= DATA LINES =

● ● ● ● ● ● ●

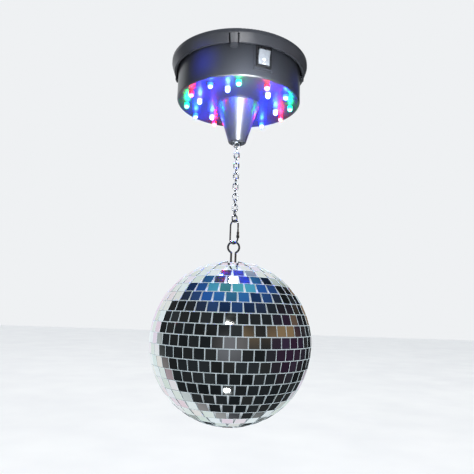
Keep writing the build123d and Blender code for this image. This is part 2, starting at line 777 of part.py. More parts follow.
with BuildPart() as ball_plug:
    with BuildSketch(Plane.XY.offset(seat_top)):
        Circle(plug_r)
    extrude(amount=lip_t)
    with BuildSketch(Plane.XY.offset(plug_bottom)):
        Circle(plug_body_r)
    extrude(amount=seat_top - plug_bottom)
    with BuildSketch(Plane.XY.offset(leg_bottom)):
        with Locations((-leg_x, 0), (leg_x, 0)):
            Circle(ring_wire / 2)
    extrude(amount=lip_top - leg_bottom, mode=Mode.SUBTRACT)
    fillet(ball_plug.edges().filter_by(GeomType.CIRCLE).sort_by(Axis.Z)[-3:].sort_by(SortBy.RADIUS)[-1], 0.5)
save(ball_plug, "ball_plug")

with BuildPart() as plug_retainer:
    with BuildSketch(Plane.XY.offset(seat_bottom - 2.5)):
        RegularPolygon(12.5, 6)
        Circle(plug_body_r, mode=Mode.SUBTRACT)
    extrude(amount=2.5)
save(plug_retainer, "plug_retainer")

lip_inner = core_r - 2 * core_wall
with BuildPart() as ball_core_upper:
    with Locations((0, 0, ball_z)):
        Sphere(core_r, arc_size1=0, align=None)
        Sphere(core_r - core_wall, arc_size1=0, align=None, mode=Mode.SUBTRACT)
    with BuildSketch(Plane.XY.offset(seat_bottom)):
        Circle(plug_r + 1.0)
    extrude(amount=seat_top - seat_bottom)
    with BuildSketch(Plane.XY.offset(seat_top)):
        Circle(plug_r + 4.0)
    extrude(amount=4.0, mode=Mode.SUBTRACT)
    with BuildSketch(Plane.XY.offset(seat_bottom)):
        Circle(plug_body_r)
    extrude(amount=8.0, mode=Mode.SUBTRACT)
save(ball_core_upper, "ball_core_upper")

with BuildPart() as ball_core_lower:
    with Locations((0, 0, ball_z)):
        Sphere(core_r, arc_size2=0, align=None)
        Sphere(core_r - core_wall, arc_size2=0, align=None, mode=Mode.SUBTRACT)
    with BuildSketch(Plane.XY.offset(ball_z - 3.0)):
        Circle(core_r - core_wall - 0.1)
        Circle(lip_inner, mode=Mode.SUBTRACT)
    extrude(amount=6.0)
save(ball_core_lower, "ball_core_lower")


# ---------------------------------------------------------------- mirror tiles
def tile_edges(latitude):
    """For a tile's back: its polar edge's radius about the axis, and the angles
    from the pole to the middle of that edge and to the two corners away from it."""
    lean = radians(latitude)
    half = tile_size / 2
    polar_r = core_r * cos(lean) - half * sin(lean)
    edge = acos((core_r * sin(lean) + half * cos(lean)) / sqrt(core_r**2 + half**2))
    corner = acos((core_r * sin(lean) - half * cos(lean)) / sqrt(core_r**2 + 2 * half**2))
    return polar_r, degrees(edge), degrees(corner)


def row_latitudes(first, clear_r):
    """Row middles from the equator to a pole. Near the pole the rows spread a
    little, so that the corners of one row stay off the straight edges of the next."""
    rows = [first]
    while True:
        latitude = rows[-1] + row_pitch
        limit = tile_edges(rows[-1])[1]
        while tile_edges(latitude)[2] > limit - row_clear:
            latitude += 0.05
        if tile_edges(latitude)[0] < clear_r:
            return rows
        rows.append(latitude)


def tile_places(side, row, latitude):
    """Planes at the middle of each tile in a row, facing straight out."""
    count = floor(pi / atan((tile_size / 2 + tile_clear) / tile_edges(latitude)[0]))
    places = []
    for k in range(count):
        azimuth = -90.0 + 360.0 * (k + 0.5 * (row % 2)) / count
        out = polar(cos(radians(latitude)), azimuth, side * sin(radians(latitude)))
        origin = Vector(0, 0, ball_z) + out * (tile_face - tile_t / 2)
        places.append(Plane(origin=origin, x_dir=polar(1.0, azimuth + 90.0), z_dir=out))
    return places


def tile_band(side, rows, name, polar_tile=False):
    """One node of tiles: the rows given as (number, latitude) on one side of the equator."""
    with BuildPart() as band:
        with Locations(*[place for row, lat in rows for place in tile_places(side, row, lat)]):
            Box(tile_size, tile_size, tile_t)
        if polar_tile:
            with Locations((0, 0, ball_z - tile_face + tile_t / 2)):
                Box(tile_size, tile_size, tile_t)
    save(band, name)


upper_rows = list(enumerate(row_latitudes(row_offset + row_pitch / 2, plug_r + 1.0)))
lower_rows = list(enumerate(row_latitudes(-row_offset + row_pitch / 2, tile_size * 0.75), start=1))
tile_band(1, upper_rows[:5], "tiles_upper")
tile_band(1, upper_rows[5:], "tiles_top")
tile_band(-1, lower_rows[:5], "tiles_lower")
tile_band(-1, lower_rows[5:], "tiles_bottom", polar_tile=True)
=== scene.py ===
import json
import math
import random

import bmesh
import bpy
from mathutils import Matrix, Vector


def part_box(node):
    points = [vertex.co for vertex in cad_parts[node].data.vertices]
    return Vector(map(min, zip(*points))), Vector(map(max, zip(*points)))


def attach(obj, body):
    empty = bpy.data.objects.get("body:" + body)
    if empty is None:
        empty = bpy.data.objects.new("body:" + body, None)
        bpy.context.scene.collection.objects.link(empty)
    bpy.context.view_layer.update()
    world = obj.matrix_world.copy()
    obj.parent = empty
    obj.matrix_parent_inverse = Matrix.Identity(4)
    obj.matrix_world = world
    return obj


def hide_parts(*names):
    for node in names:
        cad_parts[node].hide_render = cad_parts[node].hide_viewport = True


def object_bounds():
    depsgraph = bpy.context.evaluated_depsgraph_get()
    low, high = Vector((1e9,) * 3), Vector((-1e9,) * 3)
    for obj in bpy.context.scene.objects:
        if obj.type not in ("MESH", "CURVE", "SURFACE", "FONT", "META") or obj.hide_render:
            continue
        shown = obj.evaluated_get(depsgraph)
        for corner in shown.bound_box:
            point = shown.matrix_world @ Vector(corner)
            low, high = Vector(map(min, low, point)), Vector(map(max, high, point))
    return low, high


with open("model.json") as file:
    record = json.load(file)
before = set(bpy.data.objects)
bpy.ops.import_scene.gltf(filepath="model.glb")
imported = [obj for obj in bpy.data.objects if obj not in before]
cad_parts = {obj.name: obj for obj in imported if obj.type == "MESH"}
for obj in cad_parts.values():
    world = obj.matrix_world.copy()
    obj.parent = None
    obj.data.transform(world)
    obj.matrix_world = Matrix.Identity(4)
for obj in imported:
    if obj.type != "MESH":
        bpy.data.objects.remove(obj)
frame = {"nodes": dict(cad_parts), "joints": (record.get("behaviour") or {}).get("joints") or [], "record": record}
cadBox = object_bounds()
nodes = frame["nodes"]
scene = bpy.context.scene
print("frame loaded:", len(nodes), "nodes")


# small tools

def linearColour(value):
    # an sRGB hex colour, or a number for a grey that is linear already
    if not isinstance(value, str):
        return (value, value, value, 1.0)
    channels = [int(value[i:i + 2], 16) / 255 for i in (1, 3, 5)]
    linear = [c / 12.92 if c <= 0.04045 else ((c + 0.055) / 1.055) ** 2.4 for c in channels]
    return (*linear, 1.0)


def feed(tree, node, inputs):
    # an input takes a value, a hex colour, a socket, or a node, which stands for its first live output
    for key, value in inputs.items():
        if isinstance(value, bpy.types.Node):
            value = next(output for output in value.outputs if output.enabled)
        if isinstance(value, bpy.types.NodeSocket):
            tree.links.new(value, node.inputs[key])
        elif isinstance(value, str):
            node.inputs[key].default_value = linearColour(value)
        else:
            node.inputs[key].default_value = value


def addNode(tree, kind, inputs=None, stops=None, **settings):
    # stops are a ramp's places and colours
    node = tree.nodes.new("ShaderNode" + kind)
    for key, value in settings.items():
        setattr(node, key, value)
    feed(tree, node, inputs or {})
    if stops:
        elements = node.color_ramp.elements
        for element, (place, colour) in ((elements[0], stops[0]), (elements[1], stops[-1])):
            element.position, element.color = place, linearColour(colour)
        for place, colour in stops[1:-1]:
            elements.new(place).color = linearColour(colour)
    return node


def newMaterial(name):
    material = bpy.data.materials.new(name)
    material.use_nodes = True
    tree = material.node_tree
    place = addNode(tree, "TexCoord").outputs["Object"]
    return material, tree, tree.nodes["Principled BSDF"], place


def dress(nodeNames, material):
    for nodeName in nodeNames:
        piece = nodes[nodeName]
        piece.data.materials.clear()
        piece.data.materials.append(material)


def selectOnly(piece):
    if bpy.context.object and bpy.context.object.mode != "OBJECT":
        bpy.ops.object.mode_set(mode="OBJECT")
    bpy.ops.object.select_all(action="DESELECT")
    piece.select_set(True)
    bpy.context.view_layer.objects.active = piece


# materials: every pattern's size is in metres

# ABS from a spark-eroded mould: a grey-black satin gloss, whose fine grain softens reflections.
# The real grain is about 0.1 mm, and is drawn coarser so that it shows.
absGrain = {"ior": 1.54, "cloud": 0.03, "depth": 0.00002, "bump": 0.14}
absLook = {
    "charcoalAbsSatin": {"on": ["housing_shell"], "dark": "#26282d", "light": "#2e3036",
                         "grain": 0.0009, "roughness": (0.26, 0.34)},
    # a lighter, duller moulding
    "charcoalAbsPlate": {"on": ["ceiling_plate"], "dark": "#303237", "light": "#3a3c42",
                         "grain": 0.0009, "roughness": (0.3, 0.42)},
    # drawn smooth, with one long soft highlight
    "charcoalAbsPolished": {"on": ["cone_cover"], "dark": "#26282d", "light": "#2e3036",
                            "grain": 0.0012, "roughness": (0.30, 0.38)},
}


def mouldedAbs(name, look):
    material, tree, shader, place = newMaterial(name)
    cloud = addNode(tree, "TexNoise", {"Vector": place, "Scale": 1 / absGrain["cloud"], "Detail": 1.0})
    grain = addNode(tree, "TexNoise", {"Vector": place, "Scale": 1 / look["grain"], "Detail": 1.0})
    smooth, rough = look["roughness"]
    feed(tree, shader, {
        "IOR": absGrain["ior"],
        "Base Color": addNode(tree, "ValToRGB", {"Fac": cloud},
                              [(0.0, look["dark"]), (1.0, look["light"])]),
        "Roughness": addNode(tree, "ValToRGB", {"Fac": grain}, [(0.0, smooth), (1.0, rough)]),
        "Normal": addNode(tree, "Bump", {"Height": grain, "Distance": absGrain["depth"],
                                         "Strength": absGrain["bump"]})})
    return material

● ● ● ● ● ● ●

= THE EXERCISE =
Write out only the lines that run from the line containing "upper_rows = list(enumerate(row_latitudes(row_offset" through the line containing "before = set(bpy.data.objects)", both included, exactly as they appear above.

= PROBLEM SOLUTION =
upper_rows = list(enumerate(row_latitudes(row_offset + row_pitch / 2, plug_r + 1.0)))
lower_rows = list(enumerate(row_latitudes(-row_offset + row_pitch / 2, tile_size * 0.75), start=1))
tile_band(1, upper_rows[:5], "tiles_upper")
tile_band(1, upper_rows[5:], "tiles_top")
tile_band(-1, lower_rows[:5], "tiles_lower")
tile_band(-1, lower_rows[5:], "tiles_bottom", polar_tile=True)
=== scene.py ===
import json
import math
import random

import bmesh
import bpy
from mathutils import Matrix, Vector


def part_box(node):
    points = [vertex.co for vertex in cad_parts[node].data.vertices]
    return Vector(map(min, zip(*points))), Vector(map(max, zip(*points)))


def attach(obj, body):
    empty = bpy.data.objects.get("body:" + body)
    if empty is None:
        empty = bpy.data.objects.new("body:" + body, None)
        bpy.context.scene.collection.objects.link(empty)
    bpy.context.view_layer.update()
    world = obj.matrix_world.copy()
    obj.parent = empty
    obj.matrix_parent_inverse = Matrix.Identity(4)
    obj.matrix_world = world
    return obj


def hide_parts(*names):
    for node in names:
        cad_parts[node].hide_render = cad_parts[node].hide_viewport = True


def object_bounds():
    depsgraph = bpy.context.evaluated_depsgraph_get()
    low, high = Vector((1e9,) * 3), Vector((-1e9,) * 3)
    for obj in bpy.context.scene.objects:
        if obj.type not in ("MESH", "CURVE", "SURFACE", "FONT", "META") or obj.hide_render:
            continue
        shown = obj.evaluated_get(depsgraph)
        for corner in shown.bound_box:
            point = shown.matrix_world @ Vector(corner)
            low, high = Vector(map(min, low, point)), Vector(map(max, high, point))
    return low, high


with open("model.json") as file:
    record = json.load(file)
before = set(bpy.data.objects)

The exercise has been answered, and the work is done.